Retail shops and service businesses get a similar advantage. Store hours, promotions, pickup notes, and seasonal messages all look more intentional when presented in a system that feels designed rather than improvised.
Offices are another good fit, especially where guest communication matters. A split-flap board can handle reception messaging, room schedules, and internal announcements without making the lobby feel overly corporate.
When the cheapest option is not the best fit
There are cases where a split-flap style display is not the right tool. If you need heavy graphics, video, or highly visual advertising, this format is not built for that. Its strength is text-led communication with a strong sense of character. That is part of its appeal. It does not try to be everything.

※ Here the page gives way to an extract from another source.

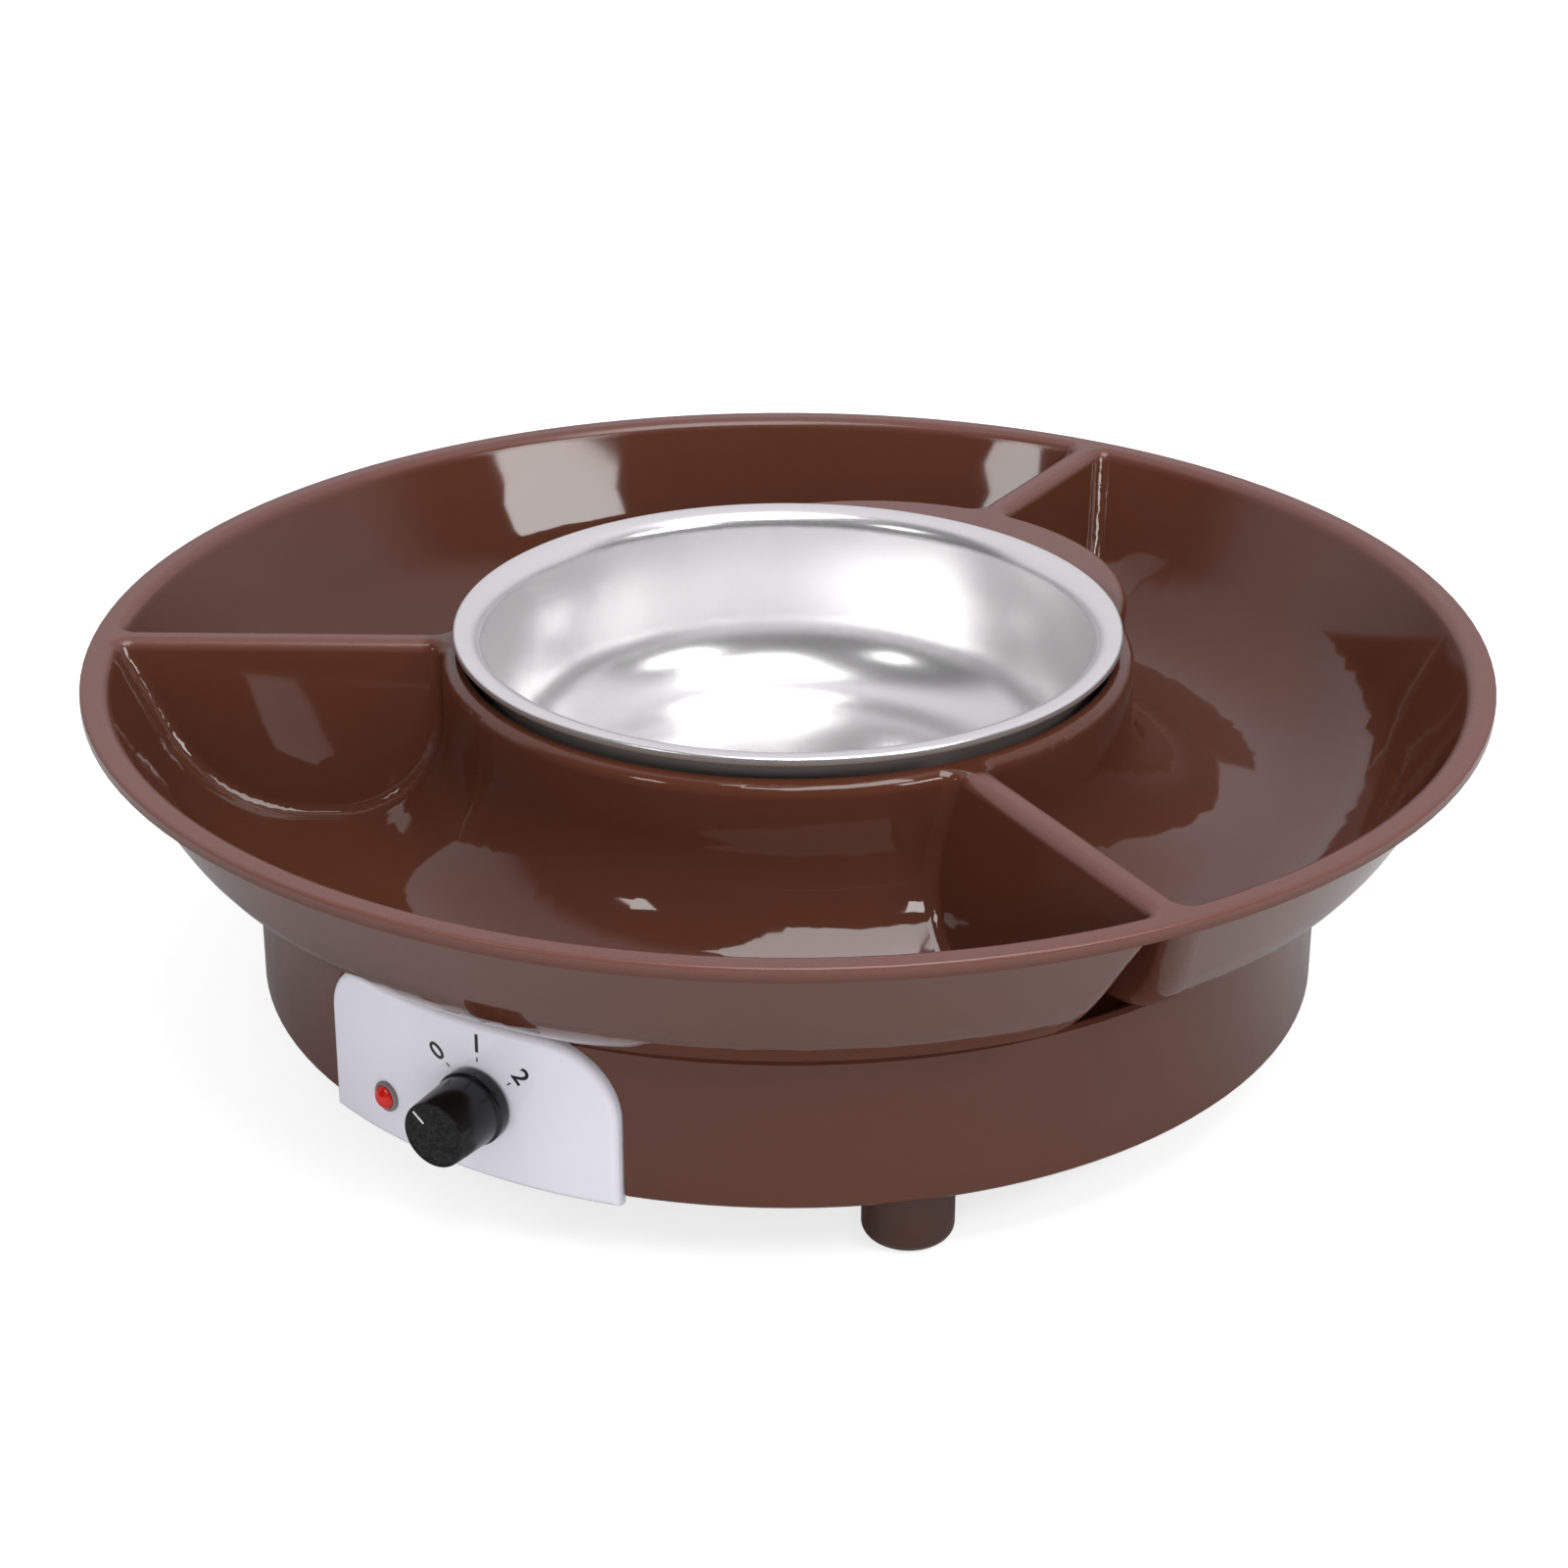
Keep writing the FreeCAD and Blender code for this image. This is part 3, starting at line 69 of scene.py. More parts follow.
def make_camera():
    """The studio camera: front right of the pot, looking down at 25 degrees."""
    lens = bpy.data.cameras.new("studio_camera")
    lens.sensor_width = 36.0
    lens.lens = CAMERA_LENS
    lens.clip_start = 0.01
    lens.clip_end = 20.0
    camera = bpy.data.objects.new("studio_camera", lens)
    bpy.context.scene.collection.objects.link(camera)
    camera.location = CAMERA_PLACE
    tilt = math.radians(CAMERA_TILT)
    look = Vector(CAMERA_AHEAD).normalized() * math.cos(tilt) - UP * math.sin(tilt)
    turn = look.to_track_quat("-Z", "Y").to_matrix()
    roll = Matrix.Rotation(math.radians(CAMERA_ROLL), 3, look)
    camera.rotation_mode = "QUATERNION"
    camera.rotation_quaternion = (roll @ turn).to_quaternion()
    bpy.context.scene.camera = camera


make_camera()


def add_node(tree, kind, **settings):
    """A shader node with its sockets and options set by name."""
    node = tree.nodes.new(kind)
    for key, value in settings.items():
        socket = key.replace("_", " ")
        if socket in node.inputs:
            node.inputs[socket].default_value = value
        else:
            setattr(node, key, value)
    return node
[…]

And if your messaging almost never changes, a static sign may be enough. But in spaces where updates are frequent and presentation carries business value, choosing a purpose-built split-flap format often makes more sense than patching together a lower-cost alternative that staff eventually avoid using.
A lot of businesses discover that the real luxury is not a flashy screen. It is being able to change the right message at the right time without disrupting the day.
A better way to think about value
The best cheap split flap display is the one that keeps the iconic look while removing the old friction. It should feel premium in the room, simple behind the scenes, and flexible enough to grow with your needs. That is why modern systems like Split Flap TV resonate with businesses that care about both aesthetics and operations. They revive the old-board magic without bringing back the maintenance burden.
If you are weighing your options, do not ask only what costs less to buy. Ask what looks right in your space, what your team will actually keep updated, and what helps customers get the message faster. That is usually where the real savings begin.